California, United States of America
The following excerpt is from People v. Pressley, 242 Cal.App.2d 555, 51 Cal.Rptr. 563 (Cal. App. 1966):
Although the telephone caller can scarcely be regarded as a 'reliable' informant, her information, taken in its totality, certainly was enough to authorize the officers to go to the address given and to investigate activities there. On arriving at the apartment, the officers observed three persons who fitted the description previously given of the three men allegedly involved. Although that description was hardly enough to justify immediate arrest, the presence, at the [242 Cal.App.2d 559] address given, of three men--no more, nor less--of the respective heights given the officers, again justified the action in pursuing two of them for questioning.
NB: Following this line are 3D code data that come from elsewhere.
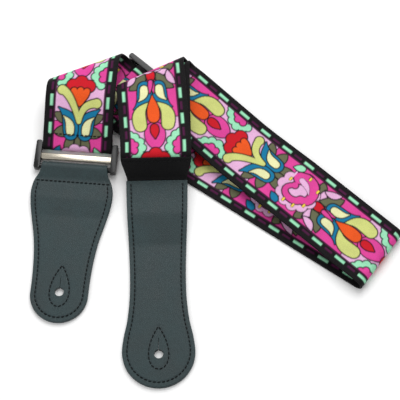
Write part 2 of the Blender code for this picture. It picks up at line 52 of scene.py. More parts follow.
MM = 0.001
ORIGIN = (1.33, -1.57)
WIDTH, THICK, GAP = 50.0, 1.5, 0.3
PLY = THICK + GAP
LEATHER = 1.3
HOLE_RADIUS, SLIT_WIDTH, SLIT_LENGTH = 3.15, 0.35, 8.0
STITCH_INSET = 3.4
NECK_TOP, NECK_HEADING, NECK_LENGTH, NECK_HOLE = (-40.1, 21.6), 91.3, 149.0, 23.0
NECK_OUTLINE = ((0, 24.9), (24.9, 24.9), (34, 23.9), (46, 21.4), (60, 19.8), (78, 19.4),
                (100, 20.1), (126, 21.3), (149, 21.9))
SANDWICH, CLIMB = 22.0, 67.0
OUTER_TOP, OUTER_FOOT, INNER_TOP, INNER_FOOT = 24.5, 9.2, 21.5, 13.4
OUTER_LENGTH, INNER_LENGTH = 57.5, 59.0
OUTER_HEADING, OUTER_CREST, INNER_CREST = 95.0, 26.2, 24.9
OUTER_TAIL = 34.0
FAR_FOLD, FAR_RADIUS = 52.3, 4.2
BAND_LENGTH, FLOOR_RUN, TURN_LENGTH = 215.0, 155.1, 50.0
RING_BAR, TAIL_HEADING, BAR_HEIGHT, BAR_RADIUS = (-97.9, 49.3), 85.5, 3.7, 1.9
LOWER_AT = 16.9
SHORT_CLIMB, SHORT_TOP, SHORT_LENGTH, SHORT_CREST, WEDGE = 27.0, 24.0, 52.0, 22.0, 28.0
TAIL_OUTLINE = ((0, 20.0), (20, 20.0), (36, 20.3), (50, 21.4), (62, 23.2), (75, 26.2), (88, 28.6),
                (97, 29.0), (104, 27.6), (110, 24.6), (113, 24.0), (160, 24.0))
TAIL_LENGTH, TAIL_HOLE, FLAP = 116.4, 21.8, 24.0
SLIDE_AT, SLIDE_THIN, SLIDE_CLEAR, SLIDE_HEM = 16.0, 1.6, 22.0, 11.0
WEB_AT_SLIDE = 0.2 + SLIDE_THIN + GAP + THICK / 2
LONG_AT_SLIDE = WEB_AT_SLIDE + PLY
HEM_RADIUS = SLIDE_THIN / 2 + 0.4 + THICK / 2


def bend(s, angle, radius, slant=0.0):
    return {"s": s, "angle": angle, "radius": radius, "slant": slant}


def turn(s, angle, length):
    return {"s": s, "turn": angle, "length": length}


def arc(angle, radius):
    return abs(radians(angle)) * radius


def step(s, rise, angle, radius):
    sign = 1 if rise > 0 else -1
    run = (abs(rise) - 2 * radius * (1 - cos(radians(angle)))) / sin(radians(angle))
    second = s + arc(angle, radius) + run
    return [bend(s, sign * angle, radius), bend(second, -sign * angle, radius)], second + arc(angle, radius)


class Strip:
    """Maps flat (u, s, h), with h above the middle of the strip, to the folded shape."""

    def __init__(self, bends, at, heading, pitch=0.0):
        self.bends = bends
        self.turned, self.moved = np.eye(3), np.zeros(3)
        point, along, face = self.frame(0.0)
        h, p = radians(heading), radians(pitch)
        new_along = np.array([cos(h) * cos(p), sin(h) * cos(p), sin(p)])
        new_face = np.array([-cos(h) * sin(p), -sin(h) * sin(p), cos(p)])
        old = np.column_stack([np.cross(along, face), along, face])
        new = np.column_stack([np.cross(new_along, new_face), new_along, new_face])
        self.turned = new @ old.T
        self.moved = np.array(at) - self.turned @ point

    def frame(self, s, u=0.0):
        tiny = 1e-3
        point = self.points(u, s)
        return point, (self.points(u, s + tiny) - point) / tiny, self.points(u, s, 1.0) - point

    def points(self, u, s, h=0.0):
        u, s, h = np.broadcast_arrays(np.asarray(u, float), np.asarray(s, float), np.asarray(h, float))
        place = np.stack([u, s, h], -1)
        for item in reversed(self.bends):
            place = self.steer(place, s, item) if "turn" in item else self.roll(place, u, s, item)
        return place @ self.turned.T + self.moved

    @staticmethod
    def steer(place, s, item):
        angle = radians(item["turn"])
        radius = item["length"] / angle
        reached = np.clip((s - item["s"]) / item["length"], 0, 1) * angle
        beyond = np.where(s > item["s"] + item["length"], place[..., 1] - item["s"] - item["length"], 0.0)
        new = place.copy()
        new[..., 0] = (radius + place[..., 0]) * np.cos(reached) - beyond * np.sin(reached) - radius
        new[..., 1] = item["s"] + (radius + place[..., 0]) * np.sin(reached) + beyond * np.cos(reached)
        return np.where((s > item["s"])[..., None], new, place)

    @staticmethod
    def roll(place, u, s, item):
        slant, angle, radius = radians(item["slant"]), radians(item["angle"]), item["radius"]
        sign, angle = (1 if angle > 0 else -1), abs(angle)
        line = np.array([cos(slant), sin(slant), 0.0])
        across = np.array([-sin(slant), cos(slant), 0.0])
        centre = np.array([0.0, item["s"], 0.0])
        distance = u * across[0] + (s - item["s"]) * across[1]
        rest = np.where(distance > radius * angle, (place - centre) @ across - radius * angle, 0.0)
        t = np.clip(distance / radius, 0, angle)
        height = place[..., 2]
        forward = radius * np.sin(t) + rest * np.cos(t) - sign * height * np.sin(t)
        up = sign * (radius * (1 - np.cos(t)) + rest * np.sin(t)) + height * np.cos(t)
        new = centre + ((place - centre) @ line)[..., None] * line + forward[..., None] * across
        new[..., 2] += up
        return np.where((distance > 0)[..., None], new, place)


def climb_out(low, high, first, second):
    lost = (first + second) * (1 - cos(radians(CLIMB)))
    run = (high - low - lost) / sin(radians(CLIMB))
    top = 1 + arc(CLIMB, first) + run
    return [bend(1, CLIMB, first), bend(top, -CLIMB, second)], top + arc(CLIMB, second)


def neck_height(layer):
    return LEATHER / 2 if layer == 0 else LEATHER + GAP + THICK / 2 + (layer - 1) * PLY


def outer_webbing():
    bends, level = climb_out(neck_height(2), OUTER_TOP, 3.7, 4.8)
    crest = level + OUTER_LENGTH
    radius = (OUTER_TOP - OUTER_FOOT) / 2
    bends.append(turn(level + 1, OUTER_HEADING - NECK_HEADING, 12))
    bends.append(bend(crest, -180, radius, OUTER_CREST - (OUTER_HEADING - 90)))
    return Strip(bends, (*NECK_TOP, neck_height(2)), NECK_HEADING), crest + arc(180, radius) + OUTER_TAIL


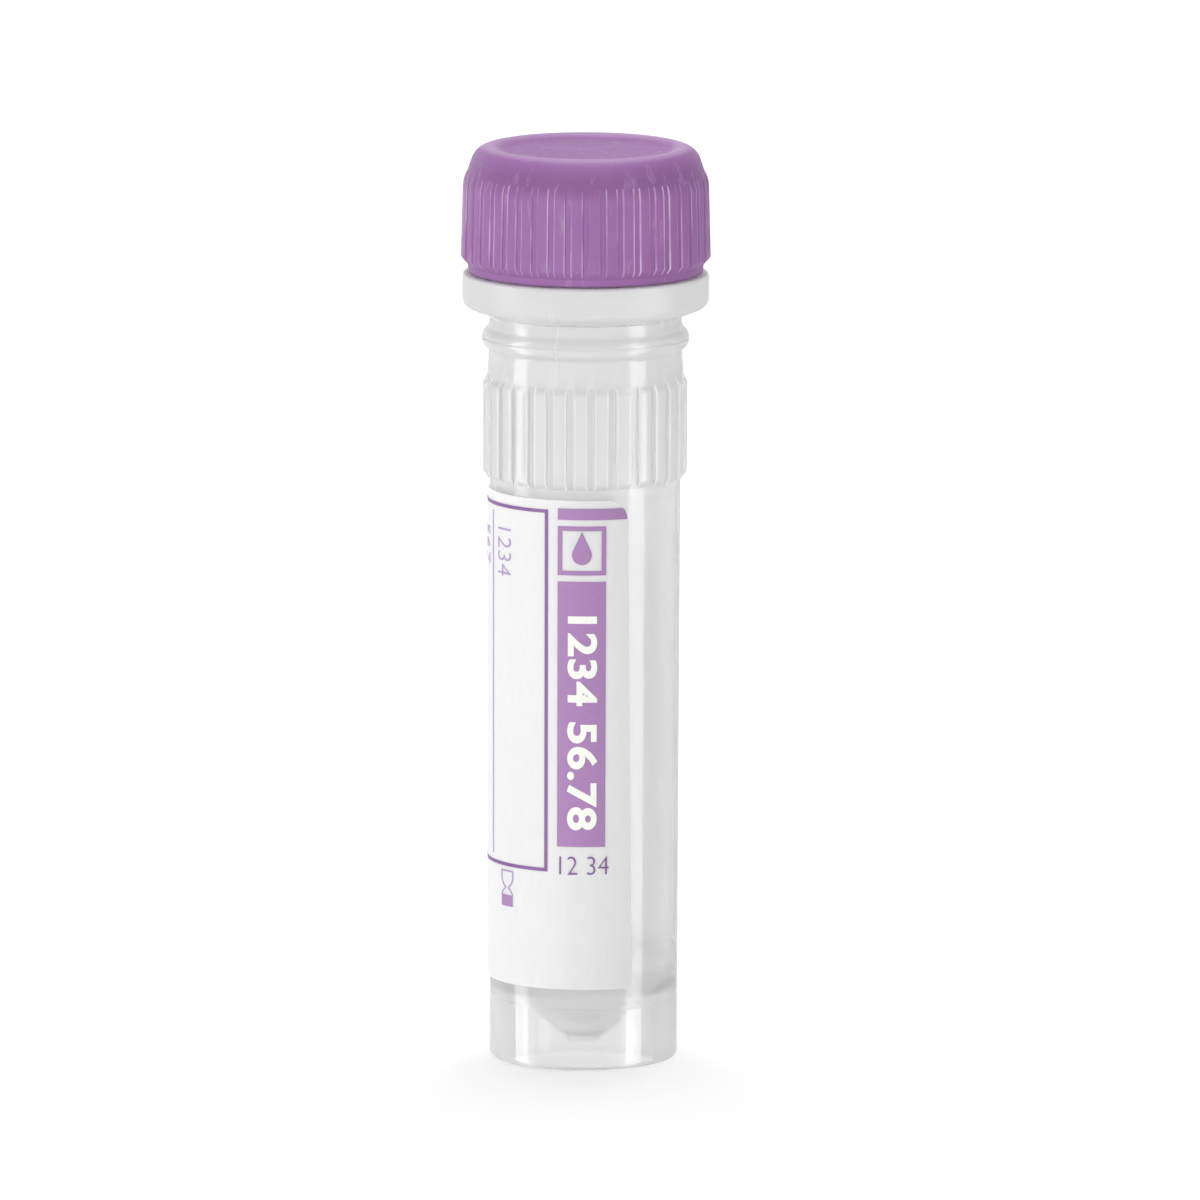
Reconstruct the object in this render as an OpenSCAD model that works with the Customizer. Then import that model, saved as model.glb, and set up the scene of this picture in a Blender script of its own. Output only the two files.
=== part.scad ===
// Screw-cap micro tube for blood: moulded tube on a false bottom, ribbed screw cap,
// seal ring and wrap-round label. Millimetres, +Z up, origin at the centre of the foot.
// The front of the label faces -Y. Angles round the tube are counted from there,
// positive towards +X.

/* [Tube body] */
// Outside diameter of the straight foot
foot_d = 9.9; // [9.5:0.02:10.4]
// Outside diameter of the body at the grip ribs
body_d = 10.04; // [9.7:0.02:10.6]
// Height of the straight foot, up to where the body starts to widen
foot_h = 4.1; // [2:0.1:6]
// Height from the foot to the grip ribs
body_h = 31; // [28:0.1:50]
// Rounding of the foot's outer edge
foot_round = 0.3; // [0.1:0.05:0.4]

/* [Bore and floor] */
// Diameter of the bore at the mouth
bore_d = 8.12; // [7.7:0.02:8.4]
// Diameter of the bore at the top of the conical floor
bore_floor_d = 8.04; // [7.6:0.02:8.1]
// Height of the top edge of the conical floor
floor_z = 5; // [4.6:0.1:7]
// Slope of the conical floor, from level
floor_slope = 41; // [30:1:42]
// Thickness of the conical floor
floor_t = 0.8; // [0.5:0.05:1.2]
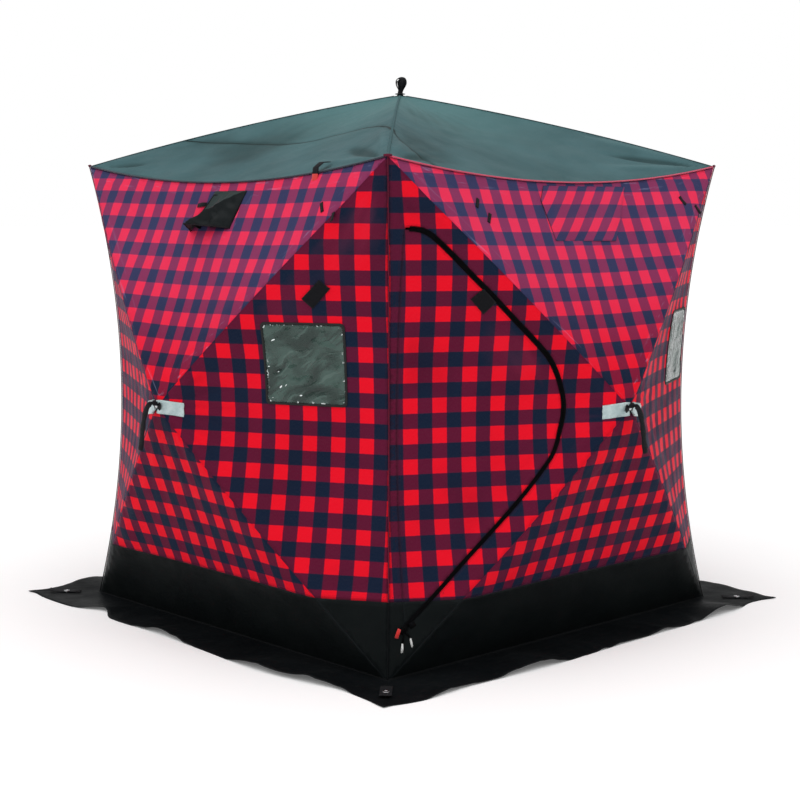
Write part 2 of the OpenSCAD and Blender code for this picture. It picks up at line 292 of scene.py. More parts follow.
# ---------------------------------------------------------------- finishes
@dataclass(frozen=True)
class CheckCloth:
    """Printed buffalo-check polyester with a slight sheen."""

    name: str = "check_cloth"
    red: tuple = (0.765, 0.003, 0.017)
    maroon: tuple = (0.104, 0.005, 0.028)
    navy: tuple = (0.004, 0.012, 0.033)
    check: float = 0.0529
    soft: float = 0.0016
    # The strength of a painted bluish sheen and glints; none at 0.
    fade: float = 0.0

    def make(self) -> bpy.types.Material:
        """Builds the finish; its cloth attribute holds across, up and distance to the seam."""
        look = Look(self.name)
        across, up, seam = look.split(look.attribute("cloth"))
        point = look.join(across, up, 0.0)
        stray = (look.noise(point, 55.0, 2.0) - 0.5) * 0.0022
        bands = []
        for value in (across, up):
            tri = (value + stray).fold(self.check)
            bands.append(tri.ramp(self.check / 2 - self.soft, self.check / 2 + self.soft))
        total = bands[0] + bands[1]
        colour = look.mix(total.clamp(), self.navy, self.maroon)
        colour = look.mix((total - 1.0).clamp(), colour, self.red)
        cloud = look.noise(point, 2.3, 4.0)
        if self.fade:
            # Painted sheen: a bluish-pink veil screened over the check, growing towards the roof.
            high = (up + (cloud - 0.5) * 0.25).ramp(0.02, 0.60) * self.fade
            colour = look.mix(high, colour, (0.15, 0.14, 0.38), "SCREEN")
            # Painted glints: broken bluish-white highlight streaks beside the seams and the pole lines.
            glint = look.noise(look.join(seam * 62.0, up * 13.0 + across * 8.0, 0.0), 1.0, 3.0).ramp(0.57, 0.72)
            colour = look.mix(glint * seam.ramp(0.012, 0.080, 0.36, 0.0), colour, (0.34, 0.34, 0.56))
        colour = look.mix(cloud.ramp(0.3, 0.75, 0.0, 0.22), colour, (0.30, 0.03, 0.10), "SOFT_LIGHT")
        grain = look.noise(look.scaled(point, (900.0, 140.0, 1.0)), 1.0, 2.0)
        colour = look.mix(grain.ramp(0.35, 0.8, 0.0, 0.014), colour, (0.75, 0.72, 0.78))
        stitch = self.stitches(look, across + up, seam)
        colour = look.mix(stitch * 0.55, colour, (0.05, 0.01, 0.02))
        edge = seam.ramp(0.0, 0.010, 0.45, 0.0)
        colour = look.mix(edge, colour, (0.03, 0.008, 0.014))
        # Painted shade in the fold valleys and painted highlight on the fold crests.
        colour = look.shaded(colour, (0.012, 0.003, 0.010), (0.50, 0.05, 0.12), 0.30)
        twill = ((across + up) * (2 * math.pi / 0.0023)).wave()
        crumple = look.noise(look.scaled(point, (13.0, 9.0, 1.0)), 1.0, 5.0, 0.62)
        height = crumple * 3.2 + grain * 0.12 + twill * 0.05 - stitch * 0.6
        look.bump(height, 0.34, 0.0022)
        rough = look.noise(point, 9.0, 3.0).ramp(0.3, 0.7, 0.50, 0.64)
        return look.finish(Base_Color=colour, Roughness=rough, Sheen_Weight=0.070,
                           Sheen_Roughness=0.30, Sheen_Tint=(0.72, 0.42, 1.0, 1.0), Specular_IOR_Level=0.04)

    @staticmethod
    def stitches(look: Look, along: Sock, seam: Sock) -> Sock:
        """Dashes of thread in two rows beside a seam.

        Args:
            look: the material.
            along: a coordinate that runs with the seam.
            seam: the distance to the seam.

        Returns:
            A mask of the dashes.
        """
        row = abs(abs(seam - 0.0095) - 0.0028).ramp(0.0, 0.0009, 1.0, 0.0)
        dash = along.fold(0.0034).ramp(0.0006, 0.0011)
        return row * dash


@dataclass(frozen=True)
class PlainCloth:
    """Plain coated polyester: the roof, the black band, the skirt and the vent hood."""

    name: str
    dark: tuple
    light: tuple
    rough: float = 0.6
    sheen: float = 0.02
    gloss: float = 0.10
    crumple: float = 1.0
    thread: tuple = (0.02, 0.02, 0.02)
    weave: float = 0.0022
    dust: float = 0.0
    # The share of painted light that makes the cloth lighter towards the peak.
    crown: float = 0.0

    def make(self) -> bpy.types.Material:
        """Builds the finish from its two tones, weave and crumples."""
        look = Look(self.name)
        across, up, seam = look.split(look.attribute("cloth"))
        point = look.join(across, up, 0.0)
        cloud = look.noise(point, 3.1, 5.0, 0.6)
        colour = look.mix(cloud.ramp(0.25, 0.75), self.dark, self.light)
        grain = look.noise(look.scaled(point, (160.0, 900.0, 1.0)), 1.0, 2.0)
        colour = look.mix(grain.ramp(0.4, 0.8, 0.0, 0.16), colour, self.light)
        # Painted light: the cloth is lighter towards the peak.
        if self.crown:
            near = ((across * across + up * up) ** 0.5).ramp(0.10, 0.80, self.crown, 0.0)
            colour = look.mix(near, colour, (0.098, 0.225, 0.225))
        if self.dust:
            worn = look.noise(point, 24.0, 6.0, 0.7).ramp(0.52, 0.74) * self.dust
            colour = look.mix(worn, colour, (0.20, 0.20, 0.19))
        stitch = CheckCloth.stitches(look, across + up, seam)
        colour = look.mix(stitch * 0.7, colour, self.thread)
        colour = look.mix(seam.ramp(0.0016, 0.0062, 1.0, 0.0), colour, self.thread)
        # Painted shade in the fold valleys, in the thread colour, and painted highlight on the crests, blue-green where
        # the cloth has a crown.
        colour = look.shaded(colour, self.thread, (0.13, 0.24, 0.25) if self.crown else self.light, 0.62)
        rip = (across * (2 * math.pi / self.weave)).wave() * (up * (2 * math.pi / self.weave)).wave()
        crumple = look.noise(look.scaled(point, (9.0, 12.0, 1.0)), 1.0, 6.0, 0.62)
        look.bump(crumple * (3.4 * self.crumple) + rip * 0.07 + grain * 0.1 - stitch * 0.6, 0.36, 0.0022)
        rough = look.noise(point, 7.0, 4.0).ramp(0.3, 0.7, self.rough - 0.08, self.rough + 0.08)
        return look.finish(Base_Color=colour, Roughness=rough, Sheen_Weight=self.sheen,
                           Sheen_Roughness=0.4, Specular_IOR_Level=self.gloss)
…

That investigatory step disclosed evidence of recent marijuana usage. By this time, we think the officers had enough grounds to arrest the occupant of the apartment. While the caller stood somewhere between the usual 'undercover' addict-information and the citizen householder in People v. Lewis (1966) 240 Cal.App.2d 546, a 46 Cal.Rptr. 579, her information had some reasonable corroboration. By this time the police knew that the three persons named were, in fact, connected with the address given and that one of them had a key to the apartment. At least one of them had recently used marijuana. We cannot say that it was unreasonable to believe that marijuana was, in fact, at that time, in the apartment, under the control of its occupant. It follows that the officers, as they approached the door, had grounds to arrest defendant. This being so, we need not decide whether his act of running away added anything to a probable cause already existent.